• Record excerpts:
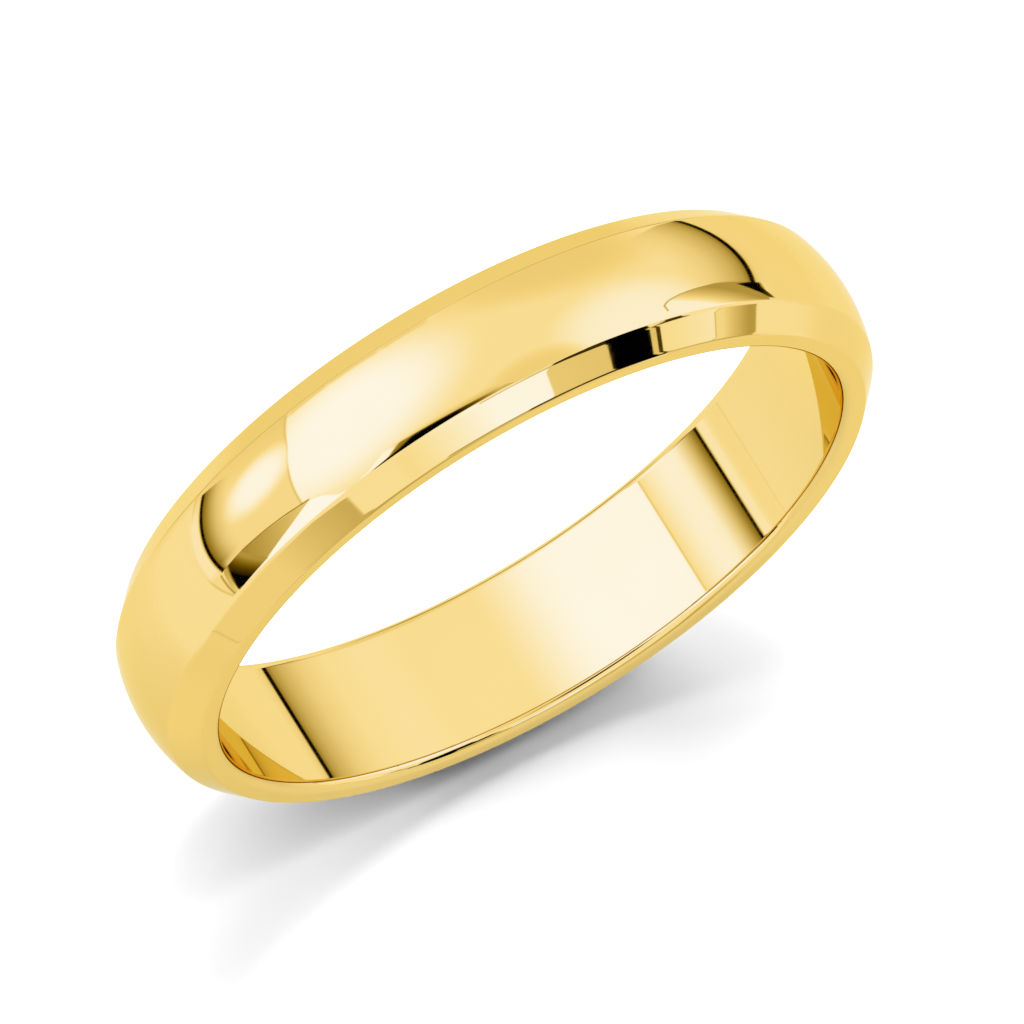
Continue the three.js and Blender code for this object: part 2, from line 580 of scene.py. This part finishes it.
def make_disc(name, inner, outer, material):
    """A flat disc at the ring's foot, with a round hole in it if inner isn't 0."""
    z = cad_low.z
    points = []
    for radius in (inner, outer):
        for i in range(TABLE_STEPS):
            a = 2 * math.pi * i / TABLE_STEPS
            points.append((radius * math.cos(a), radius * math.sin(a), z))
    if inner == 0:
        points, faces = points[TABLE_STEPS:], [tuple(range(TABLE_STEPS))]
    else:
        faces = []
        for i in range(TABLE_STEPS):
            after = (i + 1) % TABLE_STEPS
            faces.append((i, TABLE_STEPS + i, TABLE_STEPS + after, after))
    disc = new_object(name, points, faces, material)
    return disc


def make_table():
    material = table_material()
    make_disc("table_near", 0, TABLE_NEAR_RADIUS, material)
    # Further out the reflections show the studio's own tones.
    far = make_disc("table_far", TABLE_NEAR_RADIUS, TABLE_RADIUS, material)
    far.visible_glossy = False


def make_lamps():
    for name, azimuth, elevation, width, share in LAMPS:
        towards = direction(azimuth, elevation)
        lamp = bpy.data.lights.new(name, "SUN")
        lamp.energy = share * TABLE_LIGHT * math.pi / (TABLE_ALBEDO * towards.z)
        lamp.angle = math.radians(width)
        obj = bpy.data.objects.new(name, lamp)
        obj.rotation_mode = "QUATERNION"
        obj.rotation_quaternion = towards.to_track_quat("Z", "Y")
        obj.location = towards * LAMP_DISTANCE
        obj.visible_glossy = False
        bpy.context.scene.collection.objects.link(obj)


# ---------------------------------------------------------------- the band
def arc(centre, radius, start, end, steps):
    """Points and outward normals along an arc in the profile plane, both ends included."""
    points = []
    for i in range(steps + 1):
        a = start + (end - start) * i / steps
        normal = (math.cos(a), math.sin(a))
        points.append(((centre[0] + radius * normal[0], centre[1] + radius * normal[1]), normal))
    return points


def rounded_corner(before, corner, after, radius, steps):
    """An arc that takes a convex corner's place and runs smoothly into both its sides."""
    p, q, r = (np.array(v) for v in (before, corner, after))
    to_p = (p - q) / np.linalg.norm(p - q)
    to_r = (r - q) / np.linalg.norm(r - q)
    half_angle = math.acos(float(to_p @ to_r)) / 2
    middle = (to_p + to_r) / np.linalg.norm(to_p + to_r)
    centre = q + middle * radius / math.sin(half_angle)
    reach = radius / math.tan(half_angle)
    start_point, end_point = q + to_p * reach, q + to_r * reach
    start = math.atan2(*(start_point - centre)[::-1])
    turn = math.atan2(*(end_point - centre)[::-1]) - start
    turn = (turn + math.pi) % (2 * math.pi) - math.pi
    return arc(centre, radius, start, start + turn, steps)


def turned(vector, angle):
    s, c = math.sin(angle), math.cos(angle)
    return np.array((vector[0] * c - vector[1] * s, vector[0] * s + vector[1] * c))


def bend(before, corner, after):
    """The gentle arc over BEND_LENGTH at a bend in the bevel."""
    return rounded_corner(before, corner, after, BEND_LENGTH / 2 / math.tan(BEND_ANGLE / 2), BEND_STEPS)


def half_profile():
    """(radius, y) points with normals, from the middle of the crown round to the middle of the bore."""
    rise = OUTER_RADIUS - SHOULDER_RADIUS
    crown_radius = (CROWN_HALF_WIDTH**2 + rise**2) / (2 * rise)
    crown_centre = (OUTER_RADIUS - crown_radius, 0)
    crown_angle = math.asin(CROWN_HALF_WIDTH / crown_radius)
    shoulder = np.array((SHOULDER_RADIUS, CROWN_HALF_WIDTH))
    side_edge = np.array((SIDE_RADIUS, HALF_WIDTH))
    down = (side_edge - shoulder) / np.linalg.norm(side_edge - shoulder)
    upper_bend = shoulder + down * BEND_FROM_EDGE
    lower_bend = side_edge - down * BEND_FROM_EDGE
    shoulder = upper_bend - turned(down, -BEND_ANGLE) * BEND_FROM_EDGE
    last = turned(down, BEND_ANGLE)
    side_edge = lower_bend + last * (HALF_WIDTH - lower_bend[1]) / last[1]
    inner_edge = (BORE_RADIUS + INNER_EDGE, HALF_WIDTH)
    before_shoulder = arc(crown_centre, crown_radius, 0, crown_angle * CROWN_MEETS_ROUNDING, 1)[-1][0]
    shoulder_arc = rounded_corner(before_shoulder, shoulder, upper_bend, SHOULDER_ROUNDING, SHOULDER_STEPS)
    meets = math.atan2(shoulder_arc[0][0][1], shoulder_arc[0][0][0] - crown_centre[0])
    crown = arc(crown_centre, crown_radius, 0, meets, CROWN_STEPS)
    upper_arc = bend(shoulder, upper_bend, lower_bend)
    lower_arc = bend(upper_bend, lower_bend, side_edge)
    side_arc = rounded_corner(lower_bend, side_edge, inner_edge, SIDE_ROUNDING, SIDE_STEPS)
    edge_centre = (BORE_RADIUS + INNER_EDGE, HALF_WIDTH - INNER_EDGE)
    edge = arc(edge_centre, INNER_EDGE, math.pi / 2, math.pi, INNER_STEPS)
    return crown[:-1] + shoulder_arc + upper_arc + lower_arc + side_arc + edge


def make_band(material):
    half = half_profile()
    mirrored = [((r, -y), (nr, -ny)) for (r, y), (nr, ny) in half[1:]]
    profile = mirrored[::-1] + half
    count = len(profile)
    points, normals = [], []
    for i in range(STEPS_AROUND):
        a = 2 * math.pi * i / STEPS_AROUND
        s, c = math.sin(a), math.cos(a)
        for (r, y), (nr, ny) in profile:
            points.append((r * s, y, r * c))
            normals.append((nr * s, ny, nr * c))
    faces = []
    for i in range(STEPS_AROUND):
        here, there = i * count, (i + 1) % STEPS_AROUND * count
        for j in range(count):
            k = (j + 1) % count
            faces.append((here + j, there + j, there + k, here + k))
    band = new_object("gold_band", points, faces, material)
    band.data.shade_smooth()
    band.data.normals_split_custom_set_from_vertices(normals)
    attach(band, "root")
    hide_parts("band")


# ---------------------------------------------------------------- polished gold
# Tints the metal where it is seen almost edge on, so that its rims stay gold.
GOLD_EDGE = (0.98, 0.89, 0.58)
# How fine each pattern is, as noise scales per metre.
CLOUDS_SCALE = 260
PATCHES_SCALE = 700
WAVES_SCALE = 320
HAIRLINES_SCALE = 9000
HAIRLINES_DRAWN_OUT = 0.08
WAVES_HEIGHT = 0.8e-6
HAIRLINES_HEIGHT = 0.015e-6
POLISH_RANGE = (0.7, 1.3)
ROUGHNESS_RANGE = (0.02, 0.045)


def band_coordinates(tree, around=1):
    """Object coordinates, in which noise is drawn out around the band if around is below 1."""
    coordinates = tree.nodes.new("ShaderNodeTexCoord")
    mapping = tree.nodes.new("ShaderNodeMapping")
    mapping.inputs["Scale"].default_value = (around, 1, around)
    tree.links.new(coordinates.outputs["Object"], mapping.inputs["Vector"])
    return mapping.outputs["Vector"]


def noise(tree, vector, scale, detail=2.0):
    node = tree.nodes.new("ShaderNodeTexNoise")
    node.inputs["Scale"].default_value = scale
    node.inputs["Detail"].default_value = detail
    tree.links.new(vector, node.inputs["Vector"])
    return node.outputs["Fac"]


def bump(tree, height, size, normal=None):
    node = tree.nodes.new("ShaderNodeBump")
    node.inputs["Distance"].default_value = size
    tree.links.new(height, node.inputs["Height"])
    if normal is not None:
        tree.links.new(normal, node.inputs["Normal"])
    return node.outputs["Normal"]


def gold_material():
    material = bpy.data.materials.new("polished_yellow_gold")
    material.use_nodes = True
    tree = material.node_tree
    shader = tree.nodes["Principled BSDF"]
    shader.inputs["Metallic"].default_value = 1.0
    shader.inputs["Specular Tint"].default_value = (*GOLD_EDGE, 1)
    plain = band_coordinates(tree)
    drawn_out = band_coordinates(tree, HAIRLINES_DRAWN_OUT)
    # colour: the alloy is a touch paler and deeper over a few millimetres
    clouds = noise(tree, plain, CLOUDS_SCALE)
    colour = mix_colours(tree, clouds, GOLD_PALER, GOLD_DEEPER)
    tree.links.new(colour, shader.inputs["Base Color"])
    # polish: hairlines from the mop run around the band, and some patches are brighter than others
    hairlines = noise(tree, drawn_out, HAIRLINES_SCALE, detail=3)
    patches = noise(tree, plain, PATCHES_SCALE)
    polish = math_node(tree, "ADD", hairlines, patches)
    roughness = range_node(tree, polish, *POLISH_RANGE, *ROUGHNESS_RANGE)
    tree.links.new(roughness, shader.inputs["Roughness"])
    # surface: slow waves left by buffing, under the hairlines
    waves = noise(tree, plain, WAVES_SCALE, detail=1)
    waved = bump(tree, waves, WAVES_HEIGHT)
    scratched = bump(tree, hairlines, HAIRLINES_HEIGHT, waved)
    tree.links.new(scratched, shader.inputs["Normal"])
    return material


# ---------------------------------------------------------------- camera
def make_camera():
    back = direction(VIEW_AZIMUTH, VIEW_ELEVATION)
    right = Vector((math.cos(math.radians(VIEW_AZIMUTH)), math.sin(math.radians(VIEW_AZIMUTH)), 0))
    up = back.cross(right)
    camera = bpy.data.objects.new("camera", bpy.data.cameras.new("camera"))
    camera.data.type = "ORTHO"
    camera.data.ortho_scale = VIEW_WIDTH
    camera.data.clip_start = CAMERA_NEAR
    camera.data.clip_end = CAMERA_FAR
    camera.location = right * VIEW_RIGHT + up * VIEW_UP + back * CAMERA_DISTANCE
    camera.rotation_mode = "QUATERNION"
    camera.rotation_quaternion = (-back).to_track_quat("-Z", "Y")
    bpy.context.scene.collection.objects.link(camera)
    bpy.context.scene.camera = camera


bpy.context.scene.view_settings.view_transform = "Standard"
make_camera()
make_studio_walls()
gap = gap_material()
make_gap("gap_left", GAP_LEFT_ENDS, GAP_LEFT, gap)
make_gap("gap_right", GAP_RIGHT_ENDS, GAP_RIGHT, gap)
make_table()
make_lamps()
make_band(gold_material())
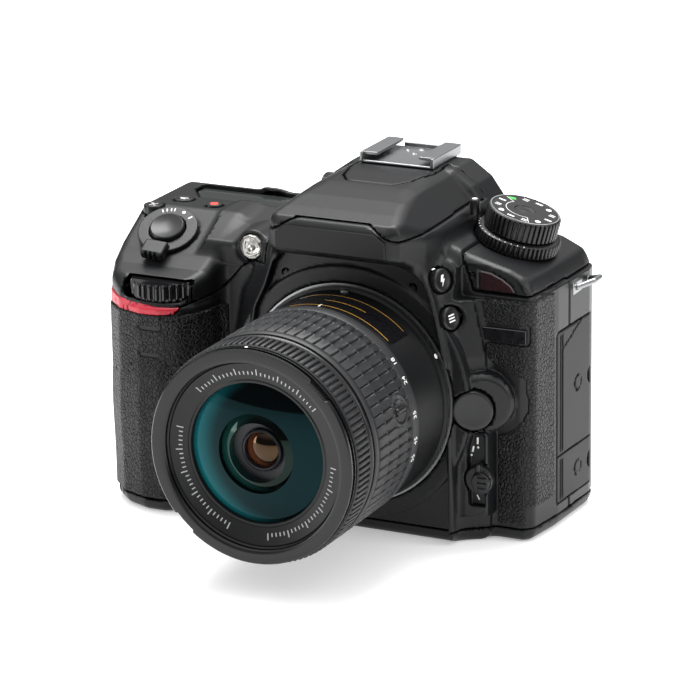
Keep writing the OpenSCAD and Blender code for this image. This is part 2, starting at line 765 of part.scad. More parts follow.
module rear_dial() color([0.09, 0.09, 0.10]) translate(rear_wheel) knurled(rear_wheel_r, wheel_h, 34, 0.6);

module diopter_dial() color([0.10, 0.10, 0.11]) {
  translate([-hump_w - 1.15, 14, 90]) rotate([0, -90, 0]) {
    knurled(4.2, 3, 20, 0.35);
    translate([0, 0, -4]) cylinder(r = 1.5, h = 4 + eps);
  }
}

module focus_lever() color([0.11, 0.11, 0.12]) {
  translate(lever_at) rotate([90, 0, 0]) {
    translate([0, 0, -1.4]) cylinder(r = 4.4, h = 2.4);
    translate([-1.2, 0, -1.4]) cube([2.4, 7, 3]);
    translate([0, 0, -6]) cylinder(r = 2, h = 5);
  }
}

// ---- Lens ----

module fixed_barrel() color([0.11, 0.11, 0.12]) {
  lens_tube(barrel_r, 30, zoom_back_y + 0.2, flange_y - 0.1);
  lens_tube(barrel_r, rear_glass_r + 0.02, flange_y - 1.9, flange_y - 0.1);
  lens_tube(guide_r[1], guide_r[0], -80, flange_y - 1.8);
  lens_tube(rear_tube_r, 20.5, flange_y - 0.2, -29.4);
  // Three bayonet lugs behind the mount ring.
  for (a = [0, 120, 240]) translate([0, -29.4, axis_z]) rotate([90, 0, 0]) rotate(a + 15)
    rotate_extrude(angle = 40) translate([21.6, 0]) square([2.2, 1.5]);
}

module zoom_ring() color([0.10, 0.10, 0.11]) {
  difference() {
    union() {
      lens_tube(zoom_r, 29.9, zoom_front_y, zoom_back_y);
      lens_tube(30.2, guide_r[1] + gap, zoom_back_y - 1.4, zoom_back_y);
      lens_tube(30.2, guide_r[1] + gap, -79.6, -78);
    }
    at_retract() cylinder(r = retract_r + gap, h = 50);
    // Grip ribs: shallow axial grooves.
    for (i = [0:59]) translate([0, 0, axis_z]) rotate([0, i * 6, 0])
      box([-0.3, -80.5, zoom_r - 0.5], [0.3, -58, zoom_r + 1]);
  }
}

module inner_barrel() color([0.10, 0.10, 0.11]) {
  lens_tube(guide_r[0] - gap, 24, -84, -50);
  lens_tube(31.8, 24, -85.2, -83.6);
  lens_tube(29.6, relief_r, thread_end_y - eps, -85);
  lens_tube(29.6, filter_r, lens_front_y, thread_end_y);
  lens_tube(31, relief_r, thread_end_y - eps, -94.2);
  lens_tube(31, filter_r, lens_front_y, thread_end_y);
}

module focus_ring() color([0.09, 0.09, 0.10]) {
  translate([0, -85.4, axis_z]) rotate([90, 0, 0]) difference() {
    knurled(32.2, 8.6, 96, 0.35);
    translate([0, 0, -1]) cylinder(r = 29.6 + gap, h = 12);
  }
}

module lens_bezel() color([0.08, 0.08, 0.09]) {
  translate([0, 0, axis_z]) rotate([90, 0, 0]) rotate_extrude()
    polygon([[24.2, 88], [relief_r - 0.05, 88], [relief_r - 0.05, 94.6], [front_glass_r + 0.1, 93.8], [front_glass_r + 0.1, 91]]);
}

module front_element() color([0.35, 0.5, 0.5]) {
  translate([0, -88, axis_z]) rotate([90, 0, 0]) rotate_extrude() polygon(dome(front_glass_r, 3.6, 3.3));
}

module rear_element() color([0.4, 0.5, 0.5]) rod_y(0, axis_z, rear_glass_r, -38.5, -34.8);

front_cover();
rear_cover();
top_cover();
bottom_cover();
grip_rubber();
side_rubber();
thumb_rubber();
grip_trim();
mirror_box();
focusing_screen();
pentaprism();
eyepiece_lens();
eyecup();
shutter_unit();
image_sensor();
main_board();
battery();
tripod_socket();
mount_ring();
strap_lugs();
hot_shoe();
top_display();
af_lamp();
ir_window();
badge_plate();
cover_screws();
main_mirror();
sub_mirror();
flash_head();
battery_door();
card_door();
port_cover_upper();
port_cover_lower();
lcd_arm();
lcd_panel();
shutter_button();
power_switch();
ev_button();
iso_button();
record_button();
mode_dial();
release_dial();
dial_lock_button();
front_dial();
rear_dial();
diopter_dial();
lens_release_button();
focus_lever();
flash_button();
bracket_button();
multi_selector();
rear_buttons();
fixed_barrel();
zoom_ring();
retract_button();
inner_barrel();
focus_ring();
lens_bezel();
front_element();
rear_element();
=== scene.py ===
"""A single-lens reflex camera with a collapsible kit zoom. Lengths are millimetres until a mesh is made."""

import math

import bmesh
import bpy
import numpy as np
from mathutils import Matrix, Vector


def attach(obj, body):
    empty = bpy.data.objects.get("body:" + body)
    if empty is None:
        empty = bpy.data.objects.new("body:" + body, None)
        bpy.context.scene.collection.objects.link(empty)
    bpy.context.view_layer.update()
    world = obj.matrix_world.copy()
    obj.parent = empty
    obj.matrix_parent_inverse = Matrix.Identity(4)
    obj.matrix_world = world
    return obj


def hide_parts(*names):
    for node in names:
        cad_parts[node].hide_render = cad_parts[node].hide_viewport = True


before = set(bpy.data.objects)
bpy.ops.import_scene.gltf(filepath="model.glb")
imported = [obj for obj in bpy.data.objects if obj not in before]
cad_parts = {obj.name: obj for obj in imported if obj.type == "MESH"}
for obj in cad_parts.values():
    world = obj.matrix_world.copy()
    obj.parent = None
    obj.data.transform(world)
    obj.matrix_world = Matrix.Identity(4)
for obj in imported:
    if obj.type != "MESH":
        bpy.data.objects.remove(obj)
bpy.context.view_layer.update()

MM = 0.001
CELL = 0.8  # grid step of the covers' meshes
AXIS_Z = 42.6  # height of the lens axis
WALL = 1.8
GAP = 0.11  # half the width of a seam
FOOT, REAR_TOP = 4, 74  # heights where the rear cover starts and ends
# Directions as seen from in front of the lens.
UP, FORWARD, BACKWARD, RIGHT, LEFT = (0, 0, 1), (0, -1, 0), (0, 1, 0), (1, 0, 0), (-1, 0, 0)


# ---- Distance fields: from points (N, 3) or plane coordinates to millimetres, negative inside ----


def edge_len(a, b):
    return np.sqrt(np.maximum(a, 0) ** 2 + np.maximum(b, 0) ** 2)


def both(a, b, k=0.0):
    """Intersection, its edge rounded to radius k."""
    if k == 0:
        return np.maximum(a, b)
    return np.minimum(-k, np.maximum(a, b)) + edge_len(a + k, b + k)


def either(a, b, k=0.0):
    """Union, its inner corner filled to radius k."""
    return -both(-a, -b, k)


def less(a, b, k=0.0):
    """a without b."""
    return both(a, -b, k)


def box_field(p, lo, hi, k=0.0):
    lo, hi = np.array(lo, float), np.array(hi, float)
    q = np.abs(p - (lo + hi) / 2) - (hi - lo) / 2 + k
    return np.sqrt((np.maximum(q, 0) ** 2).sum(1)) + np.minimum(q.max(1), 0) - k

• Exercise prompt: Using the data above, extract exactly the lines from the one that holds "front_cover();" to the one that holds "obj.matrix_world = world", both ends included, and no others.

• Solved exercise:
front_cover();
rear_cover();
top_cover();
bottom_cover();
grip_rubber();
side_rubber();
thumb_rubber();
grip_trim();
mirror_box();
focusing_screen();
pentaprism();
eyepiece_lens();
eyecup();
shutter_unit();
image_sensor();
main_board();
battery();
tripod_socket();
mount_ring();
strap_lugs();
hot_shoe();
top_display();
af_lamp();
ir_window();
badge_plate();
cover_screws();
main_mirror();
sub_mirror();
flash_head();
battery_door();
card_door();
port_cover_upper();
port_cover_lower();
lcd_arm();
lcd_panel();
shutter_button();
power_switch();
ev_button();
iso_button();
record_button();
mode_dial();
release_dial();
dial_lock_button();
front_dial();
rear_dial();
diopter_dial();
lens_release_button();
focus_lever();
flash_button();
bracket_button();
multi_selector();
rear_buttons();
fixed_barrel();
zoom_ring();
retract_button();
inner_barrel();
focus_ring();
lens_bezel();
front_element();
rear_element();
=== scene.py ===
"""A single-lens reflex camera with a collapsible kit zoom. Lengths are millimetres until a mesh is made."""

import math

import bmesh
import bpy
import numpy as np
from mathutils import Matrix, Vector


def attach(obj, body):
    empty = bpy.data.objects.get("body:" + body)
    if empty is None:
        empty = bpy.data.objects.new("body:" + body, None)
        bpy.context.scene.collection.objects.link(empty)
    bpy.context.view_layer.update()
    world = obj.matrix_world.copy()
    obj.parent = empty
    obj.matrix_parent_inverse = Matrix.Identity(4)
    obj.matrix_world = world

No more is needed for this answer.